* **WHAT TO WORK ON**
The listing below should be copied in full, word for word.

--- Start RECORDED INFORMATION ---

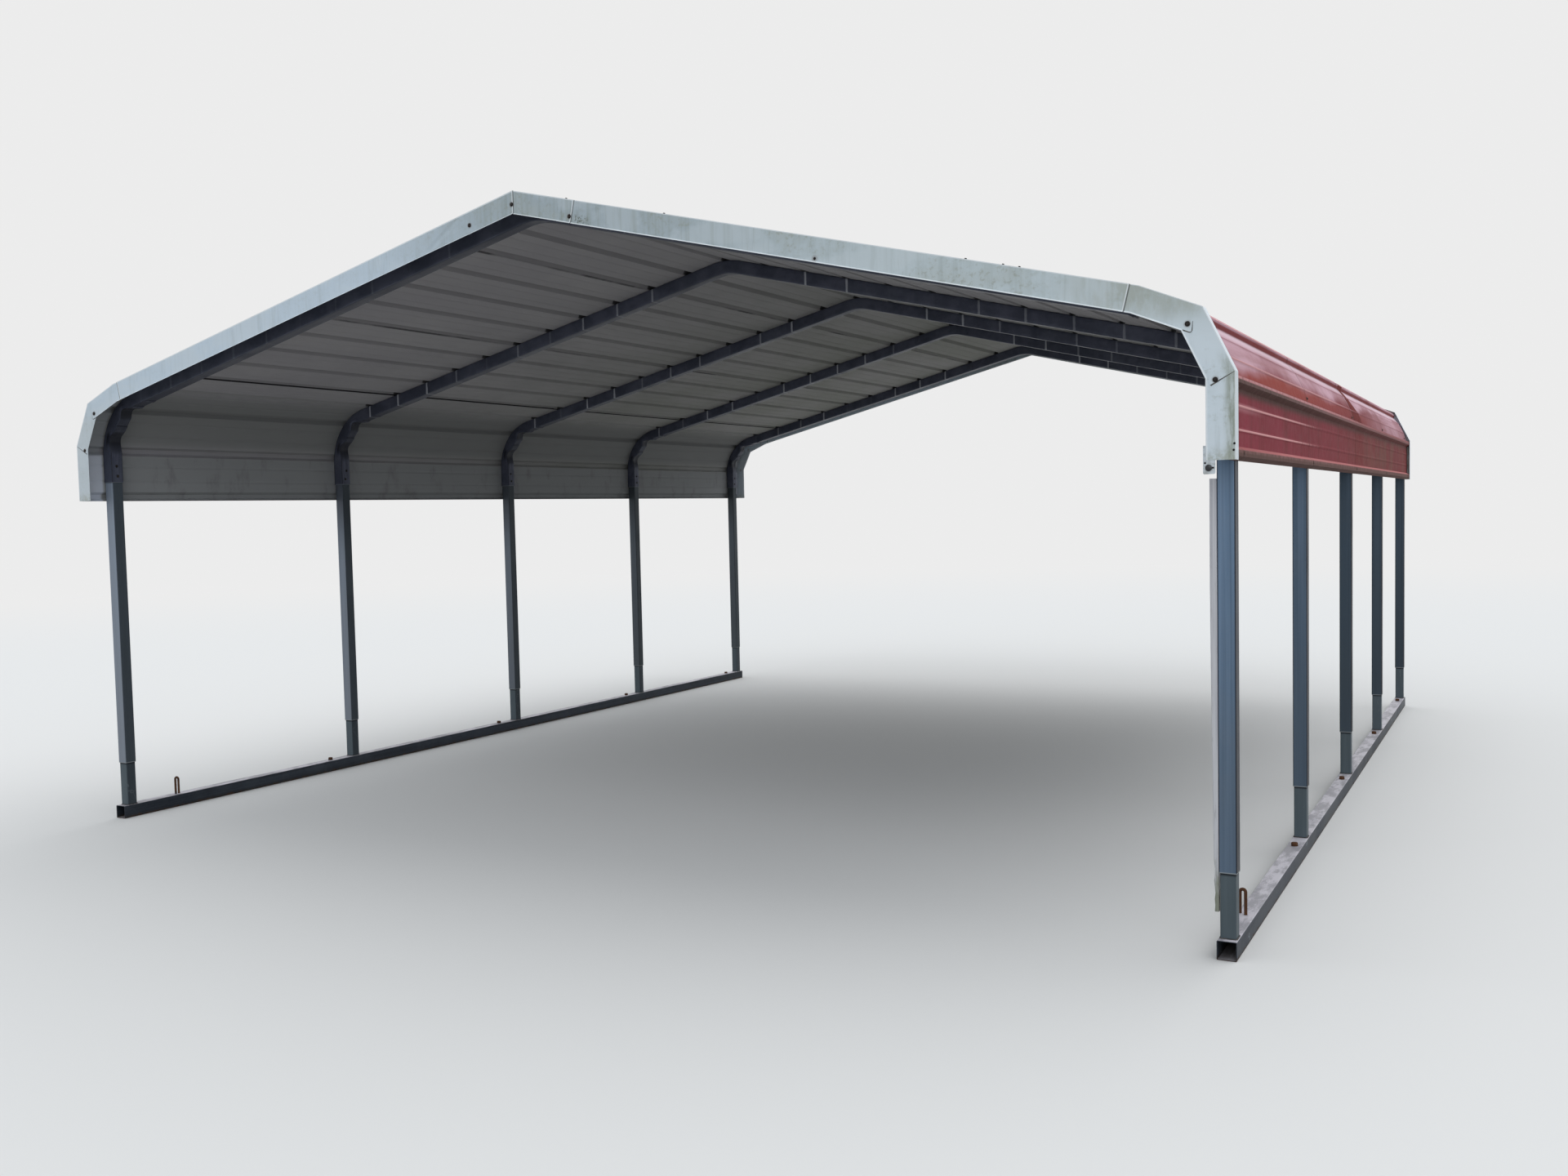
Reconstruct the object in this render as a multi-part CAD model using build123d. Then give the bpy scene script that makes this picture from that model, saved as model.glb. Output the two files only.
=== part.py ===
from build123d import *
from math import atan, cos, pi, radians, sin, sqrt
import os

os.makedirs("parts", exist_ok=True)

# A tube-framed carport with a rounded-eave roof, in millimetres.
# x runs across (right is +), y runs from the open front (-) to the back (+), z is up from the floor.

# Overall layout
outer_width = 5486.4
bay_length = 1524.0
bow_count = 5
end_overhang = 152.4
half_frame = bay_length * (bow_count - 1) / 2
half_roof = half_frame + end_overhang

# Square steel tubes: each size slides inside the next one up
tube_wall = 2.77
bow_tube = 63.5
rail_tube = 63.5
sleeve_clearance = 0.405
post_tube = bow_tube - 2 * tube_wall - 2 * sleeve_clearance
stub_tube = post_tube - 2 * tube_wall - 2 * sleeve_clearance
corner_radius = 4.0
cut_spare = 2.0
tube_x = outer_width / 2 - bow_tube / 2

# Heights along one leg
stub_height = 350.0
stub_exposed = 214.0
post_length = 1524.0
post_bottom = rail_tube + stub_exposed
post_top = post_bottom + post_length
sleeve_overlap = 112.0
bow_leg_bottom = post_top - sleeve_overlap
bend_start_gap = 12.0
eave_z = post_top + bend_start_gap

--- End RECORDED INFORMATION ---

* **RESULT FOR THIS TASK**
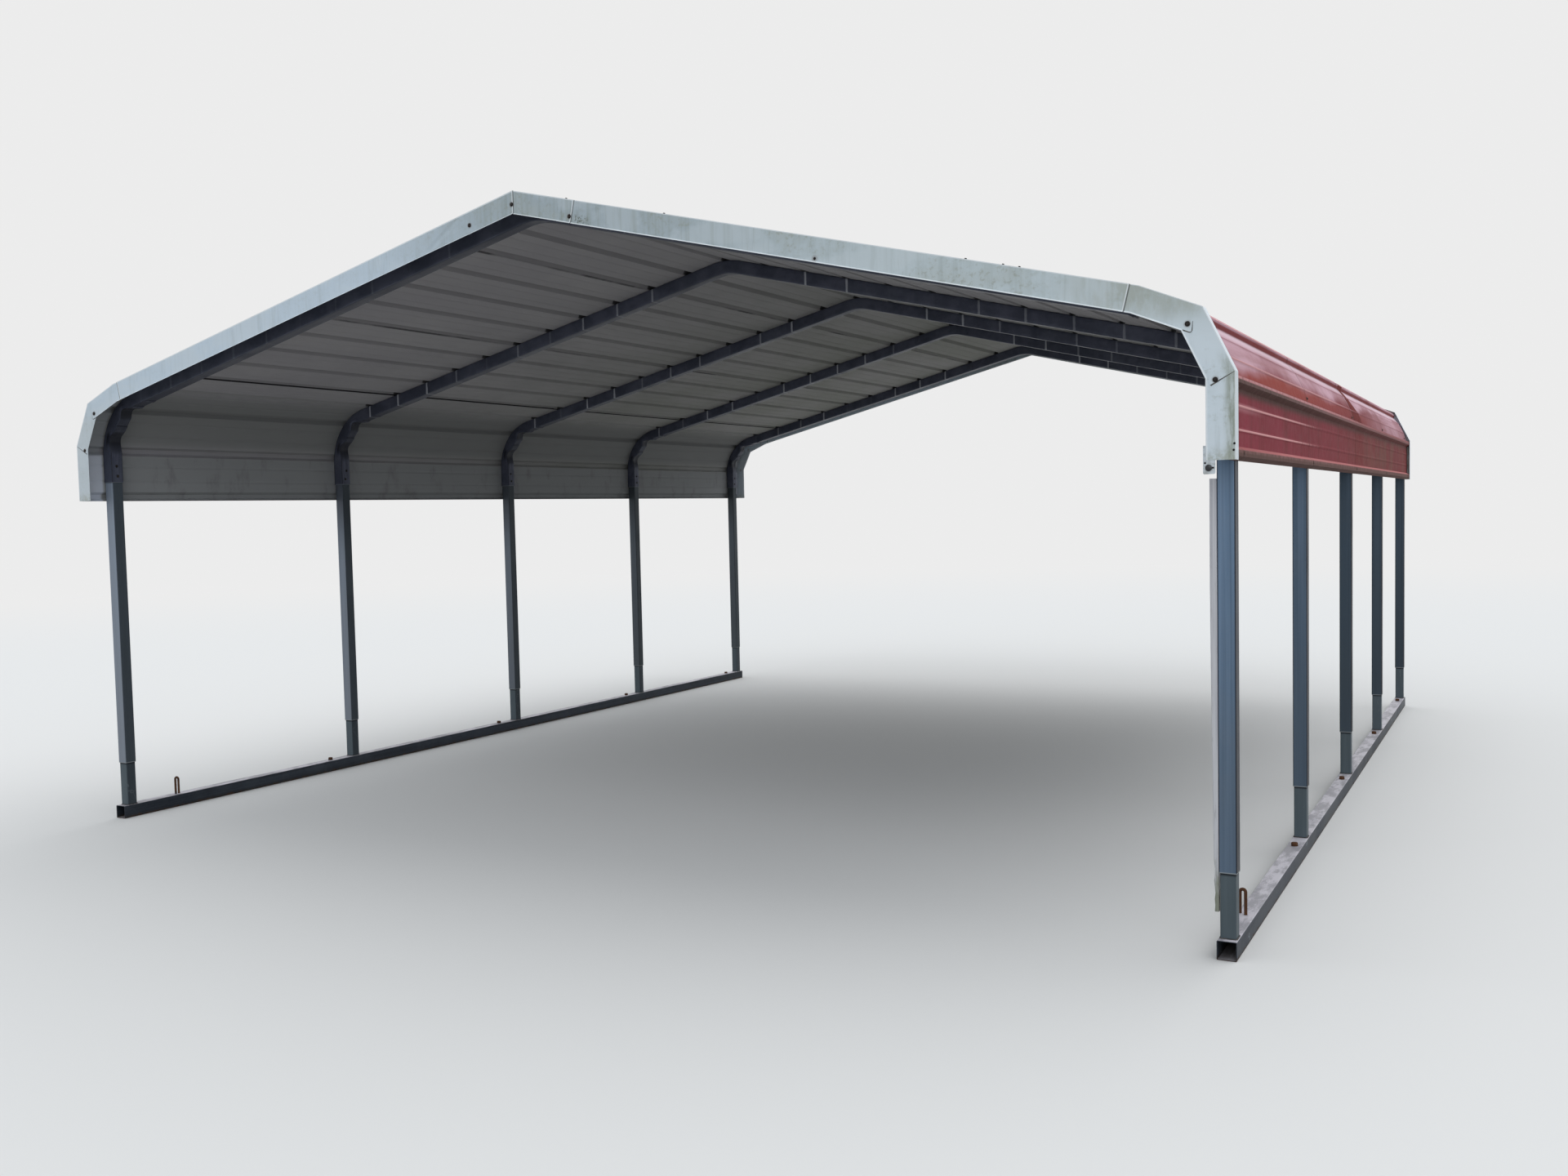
Reconstruct the object in this render as a multi-part CAD model using build123d. Then give the bpy scene script that makes this picture from that model, saved as model.glb. Output the two files only.
=== part.py ===
from build123d import *
from math import atan, cos, pi, radians, sin, sqrt
import os

os.makedirs("parts", exist_ok=True)

# A tube-framed carport with a rounded-eave roof, in millimetres.
# x runs across (right is +), y runs from the open front (-) to the back (+), z is up from the floor.

# Overall layout
outer_width = 5486.4
bay_length = 1524.0
bow_count = 5
end_overhang = 152.4
half_frame = bay_length * (bow_count - 1) / 2
half_roof = half_frame + end_overhang

# Square steel tubes: each size slides inside the next one up
tube_wall = 2.77
bow_tube = 63.5
rail_tube = 63.5
sleeve_clearance = 0.405
post_tube = bow_tube - 2 * tube_wall - 2 * sleeve_clearance
stub_tube = post_tube - 2 * tube_wall - 2 * sleeve_clearance
corner_radius = 4.0
cut_spare = 2.0
tube_x = outer_width / 2 - bow_tube / 2

# Heights along one leg
stub_height = 350.0
stub_exposed = 214.0
post_length = 1524.0
post_bottom = rail_tube + stub_exposed
post_top = post_bottom + post_length
sleeve_overlap = 112.0
bow_leg_bottom = post_top - sleeve_overlap
bend_start_gap = 12.0
eave_z = post_top + bend_start_gap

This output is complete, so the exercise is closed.